Quando esta instalação de bombas pára,
diz Schuber, ao fim de meia hora a água
atinge um nível tal que os comboios já não podem passar.
Brifla retira os óculos de protecção
e esfrega os olhos. Uma inundação numa zona
empurraria a água para as outras. Em 36 horas, tudo ficaria cheio. Mesmo
que não chova, se as bombas do metro parassem isso não levaria mais do que dois
dias a acontecer, calculam eles. Nessa altura, a água começaria a desgastar o
solo sob o pavimento. Passado pouco tempo, as ruas começariam a abrir crateras.
Sem ninguém para desentupir os esgotos, formavam-se novos cursos de água à superfície.
Outros apareceriam subitamente quando os tectos dos túneis inundados desabassem.

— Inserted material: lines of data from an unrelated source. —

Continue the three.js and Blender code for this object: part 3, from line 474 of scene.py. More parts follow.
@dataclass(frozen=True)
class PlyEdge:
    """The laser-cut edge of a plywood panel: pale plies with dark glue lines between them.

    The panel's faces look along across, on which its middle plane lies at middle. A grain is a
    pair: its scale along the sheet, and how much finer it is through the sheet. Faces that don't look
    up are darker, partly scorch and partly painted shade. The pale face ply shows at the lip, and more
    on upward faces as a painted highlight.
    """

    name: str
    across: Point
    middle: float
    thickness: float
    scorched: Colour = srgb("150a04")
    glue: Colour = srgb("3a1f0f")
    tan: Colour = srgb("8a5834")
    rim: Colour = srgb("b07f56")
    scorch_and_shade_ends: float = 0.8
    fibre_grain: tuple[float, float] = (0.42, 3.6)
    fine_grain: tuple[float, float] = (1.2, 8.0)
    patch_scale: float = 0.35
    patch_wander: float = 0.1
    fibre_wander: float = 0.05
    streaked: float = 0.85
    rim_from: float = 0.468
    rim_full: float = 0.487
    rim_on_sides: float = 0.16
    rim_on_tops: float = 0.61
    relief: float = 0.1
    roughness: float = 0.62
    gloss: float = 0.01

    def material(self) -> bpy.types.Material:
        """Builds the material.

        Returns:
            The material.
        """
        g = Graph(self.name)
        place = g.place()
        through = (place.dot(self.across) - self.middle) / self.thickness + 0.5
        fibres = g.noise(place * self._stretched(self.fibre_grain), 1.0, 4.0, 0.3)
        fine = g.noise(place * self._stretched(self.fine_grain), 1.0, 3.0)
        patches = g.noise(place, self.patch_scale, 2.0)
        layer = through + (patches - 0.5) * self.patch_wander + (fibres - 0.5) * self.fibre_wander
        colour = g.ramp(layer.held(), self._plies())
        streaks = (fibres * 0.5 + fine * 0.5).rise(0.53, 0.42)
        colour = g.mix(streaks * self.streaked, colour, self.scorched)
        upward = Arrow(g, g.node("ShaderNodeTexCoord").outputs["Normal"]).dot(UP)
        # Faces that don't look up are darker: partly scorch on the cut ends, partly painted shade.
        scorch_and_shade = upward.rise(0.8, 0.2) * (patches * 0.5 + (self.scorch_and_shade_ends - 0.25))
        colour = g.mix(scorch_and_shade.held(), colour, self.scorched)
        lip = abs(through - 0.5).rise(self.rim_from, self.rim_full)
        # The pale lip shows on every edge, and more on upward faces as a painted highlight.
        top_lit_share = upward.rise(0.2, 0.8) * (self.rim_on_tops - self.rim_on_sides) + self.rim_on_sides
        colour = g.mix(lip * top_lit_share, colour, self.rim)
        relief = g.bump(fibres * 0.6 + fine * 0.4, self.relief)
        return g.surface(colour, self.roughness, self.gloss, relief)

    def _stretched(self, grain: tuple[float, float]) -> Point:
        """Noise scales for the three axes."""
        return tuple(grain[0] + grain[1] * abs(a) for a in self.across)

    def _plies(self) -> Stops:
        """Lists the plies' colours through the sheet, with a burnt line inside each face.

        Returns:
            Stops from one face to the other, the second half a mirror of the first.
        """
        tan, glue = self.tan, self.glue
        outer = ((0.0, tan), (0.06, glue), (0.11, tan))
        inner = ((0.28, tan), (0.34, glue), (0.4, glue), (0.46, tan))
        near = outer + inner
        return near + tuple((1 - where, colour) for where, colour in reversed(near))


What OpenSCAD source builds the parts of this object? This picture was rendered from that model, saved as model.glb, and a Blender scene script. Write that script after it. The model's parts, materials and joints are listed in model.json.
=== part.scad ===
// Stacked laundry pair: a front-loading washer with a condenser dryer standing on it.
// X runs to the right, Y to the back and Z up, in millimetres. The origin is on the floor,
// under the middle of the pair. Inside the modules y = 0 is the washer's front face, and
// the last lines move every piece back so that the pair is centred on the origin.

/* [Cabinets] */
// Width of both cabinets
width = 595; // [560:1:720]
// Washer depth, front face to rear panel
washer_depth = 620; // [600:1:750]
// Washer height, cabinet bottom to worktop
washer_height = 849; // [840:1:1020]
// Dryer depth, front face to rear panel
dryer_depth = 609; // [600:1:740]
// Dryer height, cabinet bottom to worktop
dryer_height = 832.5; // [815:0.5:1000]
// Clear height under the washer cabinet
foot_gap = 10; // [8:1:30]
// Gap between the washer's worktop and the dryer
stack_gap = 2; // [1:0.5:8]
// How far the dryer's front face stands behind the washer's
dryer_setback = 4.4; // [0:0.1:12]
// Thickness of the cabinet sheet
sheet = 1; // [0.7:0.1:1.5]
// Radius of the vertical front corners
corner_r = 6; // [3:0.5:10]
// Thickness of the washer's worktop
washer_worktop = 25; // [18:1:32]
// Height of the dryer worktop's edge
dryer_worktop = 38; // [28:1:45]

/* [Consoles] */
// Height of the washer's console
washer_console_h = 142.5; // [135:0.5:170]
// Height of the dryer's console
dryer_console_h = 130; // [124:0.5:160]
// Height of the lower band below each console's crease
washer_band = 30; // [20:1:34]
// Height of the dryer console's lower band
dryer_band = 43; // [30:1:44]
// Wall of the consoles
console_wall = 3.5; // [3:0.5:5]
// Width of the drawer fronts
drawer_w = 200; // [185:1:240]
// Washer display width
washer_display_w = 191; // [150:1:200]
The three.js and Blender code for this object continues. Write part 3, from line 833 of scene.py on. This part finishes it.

Em vinte anos, as colunas de aço mergulhadas em água que suportam a rua sobre as
linhas 4, 5 e 6 do East Side enferrujariam e quebrar-se-iam. Abatendo, a Avenida
Lexington transformar-se-ia num rio.
Muito antes disso, o pavimento em
toda a cidade estaria já em dificuldades, as coisas começariam a desfazer-se durante
o primeiro mês de Março após os humanos terem abandonado Manhattan. Em Março, as
temperaturas sobem e descem em torno dos zero graus centígrados cerca de
quarenta vezes (presumivelmente, as mudanças climáticas farão com que isto comece
já em Fevereiro). Seja quando for, o repetido congelamento e descongelamento fazem
estalar o asfalto e o cimento. Quando a neve se derrete, a água infiltra-se nestas
novas rachas. Quando gela, a água aumenta de volume e alarga as fissuras. Considere-se
isto como uma retaliação da água por ter estado comprimida por baixo de toda esta
paisagem citadina. Quase todos os restantes componentes da natureza se contraem
quando gelados, mas as moléculas de H2O fazem exactamente o contrário, organizando-se
a si próprias em elegantes cristais hexagonais que ocupam cerca de 9 por cento
de espaço a mais do que ocupavam quando se agitavam no estado líquido. Cristais
de seis lados tão bonitos sugerem flocos de neve tão frágeis que dificilmente os
imaginamos a empurrar pedaços de passeios. É ainda mais difícil imaginar canos de
aço concebidos para suportar 3400 quilos de pressão por polegada quadrada a explodirem
quando gelam. Mas é exactamente isto que acontece». In Alan Weisman, Um Mundo Sem
Nós, tradução José Barreto, Estrela Polar, 2007, ISBN 978-972-892-277-0.